## Recorded information
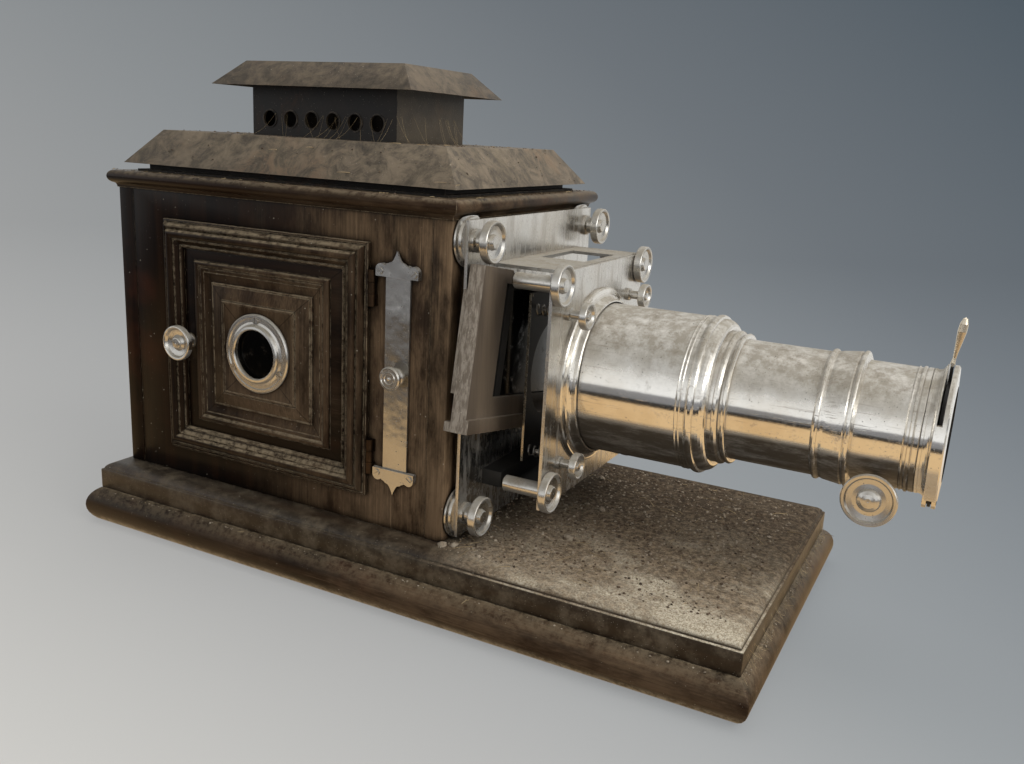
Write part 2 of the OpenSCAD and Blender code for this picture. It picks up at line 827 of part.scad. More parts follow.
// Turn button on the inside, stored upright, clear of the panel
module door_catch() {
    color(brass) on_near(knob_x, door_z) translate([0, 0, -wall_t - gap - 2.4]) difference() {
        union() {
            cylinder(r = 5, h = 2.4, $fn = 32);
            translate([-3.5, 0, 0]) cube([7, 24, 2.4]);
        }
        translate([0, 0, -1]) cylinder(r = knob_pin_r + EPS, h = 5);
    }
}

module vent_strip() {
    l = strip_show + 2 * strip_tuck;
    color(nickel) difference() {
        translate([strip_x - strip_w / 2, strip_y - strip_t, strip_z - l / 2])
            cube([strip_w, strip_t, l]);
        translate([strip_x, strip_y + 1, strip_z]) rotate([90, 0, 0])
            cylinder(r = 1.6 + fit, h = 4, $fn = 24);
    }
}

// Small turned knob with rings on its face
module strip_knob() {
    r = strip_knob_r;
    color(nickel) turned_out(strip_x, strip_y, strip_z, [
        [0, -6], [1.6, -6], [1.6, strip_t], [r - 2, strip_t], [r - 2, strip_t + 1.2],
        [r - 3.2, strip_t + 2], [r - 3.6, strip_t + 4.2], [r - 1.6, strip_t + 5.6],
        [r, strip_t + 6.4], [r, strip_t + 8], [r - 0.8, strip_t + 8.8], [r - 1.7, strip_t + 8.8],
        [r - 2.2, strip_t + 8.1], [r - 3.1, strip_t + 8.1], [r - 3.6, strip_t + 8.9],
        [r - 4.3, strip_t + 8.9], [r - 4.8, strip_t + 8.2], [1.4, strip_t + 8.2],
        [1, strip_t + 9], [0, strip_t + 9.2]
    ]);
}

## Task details
Word for word, write out all of the data above.

## Task output
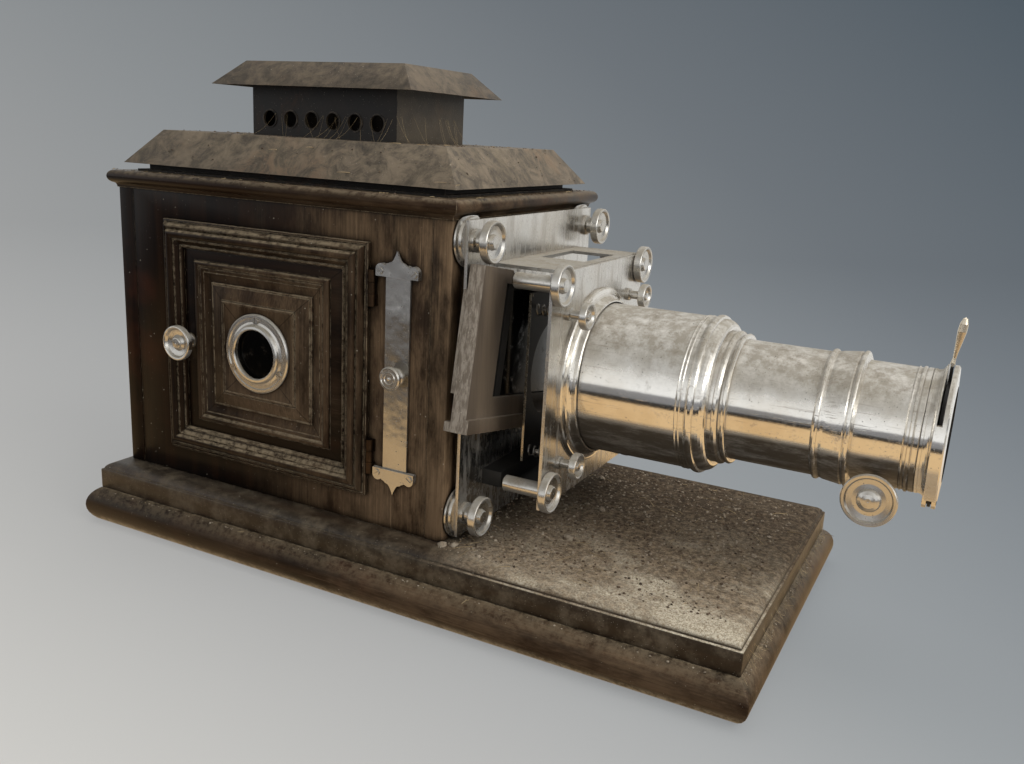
Write part 2 of the OpenSCAD and Blender code for this picture. It picks up at line 827 of part.scad. More parts follow.
// Turn button on the inside, stored upright, clear of the panel
module door_catch() {
    color(brass) on_near(knob_x, door_z) translate([0, 0, -wall_t - gap - 2.4]) difference() {
        union() {
            cylinder(r = 5, h = 2.4, $fn = 32);
            translate([-3.5, 0, 0]) cube([7, 24, 2.4]);
        }
        translate([0, 0, -1]) cylinder(r = knob_pin_r + EPS, h = 5);
    }
}

module vent_strip() {
    l = strip_show + 2 * strip_tuck;
    color(nickel) difference() {
        translate([strip_x - strip_w / 2, strip_y - strip_t, strip_z - l / 2])
            cube([strip_w, strip_t, l]);
        translate([strip_x, strip_y + 1, strip_z]) rotate([90, 0, 0])
            cylinder(r = 1.6 + fit, h = 4, $fn = 24);
    }
}

// Small turned knob with rings on its face
module strip_knob() {
    r = strip_knob_r;
    color(nickel) turned_out(strip_x, strip_y, strip_z, [
        [0, -6], [1.6, -6], [1.6, strip_t], [r - 2, strip_t], [r - 2, strip_t + 1.2],
        [r - 3.2, strip_t + 2], [r - 3.6, strip_t + 4.2], [r - 1.6, strip_t + 5.6],
        [r, strip_t + 6.4], [r, strip_t + 8], [r - 0.8, strip_t + 8.8], [r - 1.7, strip_t + 8.8],
        [r - 2.2, strip_t + 8.1], [r - 3.1, strip_t + 8.1], [r - 3.6, strip_t + 8.9],
        [r - 4.3, strip_t + 8.9], [r - 4.8, strip_t + 8.2], [1.4, strip_t + 8.2],
        [1, strip_t + 9], [0, strip_t + 9.2]
    ]);
}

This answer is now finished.